PROBLEM >>
Take every line where the string "with" appears and copy it.

(Records from a data source)
╔══
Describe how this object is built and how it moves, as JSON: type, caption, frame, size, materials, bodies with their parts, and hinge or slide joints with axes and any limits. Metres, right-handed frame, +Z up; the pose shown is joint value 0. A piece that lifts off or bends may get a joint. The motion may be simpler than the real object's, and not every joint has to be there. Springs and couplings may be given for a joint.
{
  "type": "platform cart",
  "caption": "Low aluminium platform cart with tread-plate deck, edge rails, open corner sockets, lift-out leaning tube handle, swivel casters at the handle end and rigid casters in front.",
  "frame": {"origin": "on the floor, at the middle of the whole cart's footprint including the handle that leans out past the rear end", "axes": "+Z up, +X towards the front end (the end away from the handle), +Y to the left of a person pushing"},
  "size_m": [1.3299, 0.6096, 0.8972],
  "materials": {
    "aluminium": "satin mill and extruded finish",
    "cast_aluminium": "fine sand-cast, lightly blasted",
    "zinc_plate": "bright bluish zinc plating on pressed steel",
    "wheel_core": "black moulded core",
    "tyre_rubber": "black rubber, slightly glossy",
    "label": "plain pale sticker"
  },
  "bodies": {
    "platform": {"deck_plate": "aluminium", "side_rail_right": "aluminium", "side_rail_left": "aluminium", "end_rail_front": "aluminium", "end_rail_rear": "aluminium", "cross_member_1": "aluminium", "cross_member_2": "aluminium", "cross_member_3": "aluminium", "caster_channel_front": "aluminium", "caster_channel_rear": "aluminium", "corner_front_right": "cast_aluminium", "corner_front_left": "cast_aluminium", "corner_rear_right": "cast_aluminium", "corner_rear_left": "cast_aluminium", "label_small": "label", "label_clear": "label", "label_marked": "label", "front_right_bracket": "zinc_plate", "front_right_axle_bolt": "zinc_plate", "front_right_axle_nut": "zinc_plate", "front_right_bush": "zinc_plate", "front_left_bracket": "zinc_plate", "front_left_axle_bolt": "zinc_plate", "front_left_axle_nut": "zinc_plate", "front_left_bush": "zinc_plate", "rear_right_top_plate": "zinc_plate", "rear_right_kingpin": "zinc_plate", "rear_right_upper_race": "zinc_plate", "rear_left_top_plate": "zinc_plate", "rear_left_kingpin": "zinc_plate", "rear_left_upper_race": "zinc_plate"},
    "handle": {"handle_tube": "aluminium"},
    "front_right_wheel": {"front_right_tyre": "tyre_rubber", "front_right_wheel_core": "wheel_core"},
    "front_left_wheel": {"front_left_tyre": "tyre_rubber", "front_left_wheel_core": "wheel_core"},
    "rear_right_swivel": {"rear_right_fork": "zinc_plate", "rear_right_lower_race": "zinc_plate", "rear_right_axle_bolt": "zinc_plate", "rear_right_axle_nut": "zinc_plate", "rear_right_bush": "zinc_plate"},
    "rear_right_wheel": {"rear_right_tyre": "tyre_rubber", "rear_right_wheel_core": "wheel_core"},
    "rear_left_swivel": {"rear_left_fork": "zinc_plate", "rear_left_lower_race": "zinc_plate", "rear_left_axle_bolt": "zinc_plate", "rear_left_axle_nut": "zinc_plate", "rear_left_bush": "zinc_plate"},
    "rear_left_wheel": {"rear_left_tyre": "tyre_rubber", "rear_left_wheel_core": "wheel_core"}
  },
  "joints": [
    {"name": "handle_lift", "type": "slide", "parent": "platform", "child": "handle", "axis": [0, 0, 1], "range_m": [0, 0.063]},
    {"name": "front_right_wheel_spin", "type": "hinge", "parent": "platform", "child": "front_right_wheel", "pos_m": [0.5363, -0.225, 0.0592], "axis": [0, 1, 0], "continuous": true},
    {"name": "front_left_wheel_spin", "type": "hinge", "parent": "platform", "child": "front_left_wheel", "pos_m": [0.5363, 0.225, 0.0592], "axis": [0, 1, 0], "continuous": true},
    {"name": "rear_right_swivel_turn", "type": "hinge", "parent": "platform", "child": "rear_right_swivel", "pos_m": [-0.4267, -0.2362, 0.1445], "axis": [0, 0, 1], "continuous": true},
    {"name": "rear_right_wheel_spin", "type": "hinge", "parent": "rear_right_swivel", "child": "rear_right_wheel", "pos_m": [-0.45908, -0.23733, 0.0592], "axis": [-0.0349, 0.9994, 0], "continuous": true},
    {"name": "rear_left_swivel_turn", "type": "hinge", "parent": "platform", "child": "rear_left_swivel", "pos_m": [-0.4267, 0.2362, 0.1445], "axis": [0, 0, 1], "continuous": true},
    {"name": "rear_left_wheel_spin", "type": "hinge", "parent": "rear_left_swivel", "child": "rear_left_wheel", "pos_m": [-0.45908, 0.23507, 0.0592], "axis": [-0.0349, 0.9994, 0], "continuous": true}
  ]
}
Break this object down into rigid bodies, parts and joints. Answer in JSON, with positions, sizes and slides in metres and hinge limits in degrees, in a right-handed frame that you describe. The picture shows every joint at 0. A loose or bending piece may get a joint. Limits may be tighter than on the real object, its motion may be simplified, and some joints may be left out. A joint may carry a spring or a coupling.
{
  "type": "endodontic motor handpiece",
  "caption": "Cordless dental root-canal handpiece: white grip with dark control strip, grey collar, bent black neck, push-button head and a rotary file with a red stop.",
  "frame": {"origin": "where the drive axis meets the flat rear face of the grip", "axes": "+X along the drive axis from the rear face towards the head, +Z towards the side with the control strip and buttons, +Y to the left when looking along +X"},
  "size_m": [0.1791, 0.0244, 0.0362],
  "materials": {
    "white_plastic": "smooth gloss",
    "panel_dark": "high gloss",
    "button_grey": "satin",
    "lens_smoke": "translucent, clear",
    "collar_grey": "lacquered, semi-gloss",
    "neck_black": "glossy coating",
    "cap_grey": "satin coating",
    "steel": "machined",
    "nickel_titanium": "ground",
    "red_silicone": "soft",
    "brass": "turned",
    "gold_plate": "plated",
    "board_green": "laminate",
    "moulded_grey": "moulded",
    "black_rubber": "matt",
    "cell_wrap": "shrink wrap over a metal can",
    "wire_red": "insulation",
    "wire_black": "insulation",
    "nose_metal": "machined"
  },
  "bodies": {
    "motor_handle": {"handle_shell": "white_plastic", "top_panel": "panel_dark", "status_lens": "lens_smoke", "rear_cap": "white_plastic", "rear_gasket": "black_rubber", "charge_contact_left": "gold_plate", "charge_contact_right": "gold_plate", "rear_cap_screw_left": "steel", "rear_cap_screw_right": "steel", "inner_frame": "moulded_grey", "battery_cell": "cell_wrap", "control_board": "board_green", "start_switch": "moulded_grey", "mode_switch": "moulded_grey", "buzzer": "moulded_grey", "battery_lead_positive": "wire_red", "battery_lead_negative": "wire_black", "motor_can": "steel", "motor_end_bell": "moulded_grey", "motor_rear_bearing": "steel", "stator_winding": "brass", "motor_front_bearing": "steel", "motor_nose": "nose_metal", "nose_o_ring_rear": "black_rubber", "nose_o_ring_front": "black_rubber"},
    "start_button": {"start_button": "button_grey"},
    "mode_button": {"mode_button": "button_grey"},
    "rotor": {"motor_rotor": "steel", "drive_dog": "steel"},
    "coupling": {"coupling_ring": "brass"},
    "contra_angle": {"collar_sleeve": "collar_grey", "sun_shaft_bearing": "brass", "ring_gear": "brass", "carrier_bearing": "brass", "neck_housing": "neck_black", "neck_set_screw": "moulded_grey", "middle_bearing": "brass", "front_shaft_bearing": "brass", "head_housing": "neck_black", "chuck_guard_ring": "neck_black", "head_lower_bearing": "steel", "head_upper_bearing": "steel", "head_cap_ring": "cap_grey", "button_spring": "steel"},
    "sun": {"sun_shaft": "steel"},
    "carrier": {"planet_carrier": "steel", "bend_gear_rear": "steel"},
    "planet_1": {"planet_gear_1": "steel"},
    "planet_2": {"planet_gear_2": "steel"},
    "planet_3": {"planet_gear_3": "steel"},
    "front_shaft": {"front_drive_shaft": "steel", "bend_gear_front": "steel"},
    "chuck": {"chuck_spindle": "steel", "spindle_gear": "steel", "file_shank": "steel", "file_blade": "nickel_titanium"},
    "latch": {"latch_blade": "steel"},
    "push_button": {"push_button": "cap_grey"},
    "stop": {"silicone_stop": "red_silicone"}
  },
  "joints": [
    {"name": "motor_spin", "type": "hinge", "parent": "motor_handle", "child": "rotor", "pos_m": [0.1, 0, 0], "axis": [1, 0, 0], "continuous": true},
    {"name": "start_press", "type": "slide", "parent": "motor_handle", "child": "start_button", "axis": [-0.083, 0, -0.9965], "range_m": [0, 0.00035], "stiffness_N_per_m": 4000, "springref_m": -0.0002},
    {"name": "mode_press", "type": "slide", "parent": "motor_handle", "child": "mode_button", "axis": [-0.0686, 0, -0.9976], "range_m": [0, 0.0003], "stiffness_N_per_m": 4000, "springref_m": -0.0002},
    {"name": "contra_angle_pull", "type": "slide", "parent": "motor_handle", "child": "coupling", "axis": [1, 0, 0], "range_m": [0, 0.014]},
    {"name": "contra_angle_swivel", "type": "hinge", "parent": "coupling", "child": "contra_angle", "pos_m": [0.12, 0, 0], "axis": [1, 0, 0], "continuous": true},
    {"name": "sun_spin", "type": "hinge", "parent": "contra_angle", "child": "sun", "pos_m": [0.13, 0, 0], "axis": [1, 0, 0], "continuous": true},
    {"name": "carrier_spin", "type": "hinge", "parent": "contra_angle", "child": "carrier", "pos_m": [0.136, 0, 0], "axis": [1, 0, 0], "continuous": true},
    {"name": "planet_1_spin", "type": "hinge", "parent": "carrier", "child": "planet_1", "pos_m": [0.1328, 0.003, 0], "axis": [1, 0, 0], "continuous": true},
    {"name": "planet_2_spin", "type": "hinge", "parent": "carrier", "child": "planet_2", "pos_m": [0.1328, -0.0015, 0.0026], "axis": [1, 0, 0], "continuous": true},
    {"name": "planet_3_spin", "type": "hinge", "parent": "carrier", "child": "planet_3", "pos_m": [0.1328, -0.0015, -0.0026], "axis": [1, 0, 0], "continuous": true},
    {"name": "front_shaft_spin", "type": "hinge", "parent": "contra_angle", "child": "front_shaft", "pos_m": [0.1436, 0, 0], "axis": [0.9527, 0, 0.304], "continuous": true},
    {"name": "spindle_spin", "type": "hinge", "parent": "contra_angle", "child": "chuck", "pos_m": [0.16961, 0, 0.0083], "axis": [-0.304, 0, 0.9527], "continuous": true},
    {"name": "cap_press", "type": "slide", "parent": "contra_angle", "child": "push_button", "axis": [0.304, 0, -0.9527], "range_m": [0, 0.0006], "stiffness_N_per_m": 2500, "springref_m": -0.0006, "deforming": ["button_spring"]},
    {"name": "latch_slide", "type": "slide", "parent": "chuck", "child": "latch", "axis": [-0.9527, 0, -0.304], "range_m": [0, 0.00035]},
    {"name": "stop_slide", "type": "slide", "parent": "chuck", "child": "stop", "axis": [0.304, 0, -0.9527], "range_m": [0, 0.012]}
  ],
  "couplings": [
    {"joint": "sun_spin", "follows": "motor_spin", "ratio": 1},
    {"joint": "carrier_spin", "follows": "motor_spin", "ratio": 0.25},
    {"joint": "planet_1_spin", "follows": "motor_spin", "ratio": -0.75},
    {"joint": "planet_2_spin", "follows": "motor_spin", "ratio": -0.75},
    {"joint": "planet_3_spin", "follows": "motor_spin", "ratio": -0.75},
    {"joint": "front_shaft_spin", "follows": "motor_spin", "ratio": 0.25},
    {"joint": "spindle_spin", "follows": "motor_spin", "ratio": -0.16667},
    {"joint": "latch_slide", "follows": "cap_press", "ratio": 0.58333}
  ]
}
╚══
FULL RESPONSE >>
Describe how this object is built and how it moves, as JSON: type, caption, frame, size, materials, bodies with their parts, and hinge or slide joints with axes and any limits. Metres, right-handed frame, +Z up; the pose shown is joint value 0. A piece that lifts off or bends may get a joint. The motion may be simpler than the real object's, and not every joint has to be there. Springs and couplings may be given for a joint.
  "caption": "Low aluminium platform cart with tread-plate deck, edge rails, open corner sockets, lift-out leaning tube handle, swivel casters at the handle end and rigid casters in front.",
Break this object down into rigid bodies, parts and joints. Answer in JSON, with positions, sizes and slides in metres and hinge limits in degrees, in a right-handed frame that you describe. The picture shows every joint at 0. A loose or bending piece may get a joint. Limits may be tighter than on the real object, its motion may be simplified, and some joints may be left out. A joint may carry a spring or a coupling.
  "caption": "Cordless dental root-canal handpiece: white grip with dark control strip, grey collar, bent black neck, push-button head and a rotary file with a red stop.",
  "frame": {"origin": "where the drive axis meets the flat rear face of the grip", "axes": "+X along the drive axis from the rear face towards the head, +Z towards the side with the control strip and buttons, +Y to the left when looking along +X"},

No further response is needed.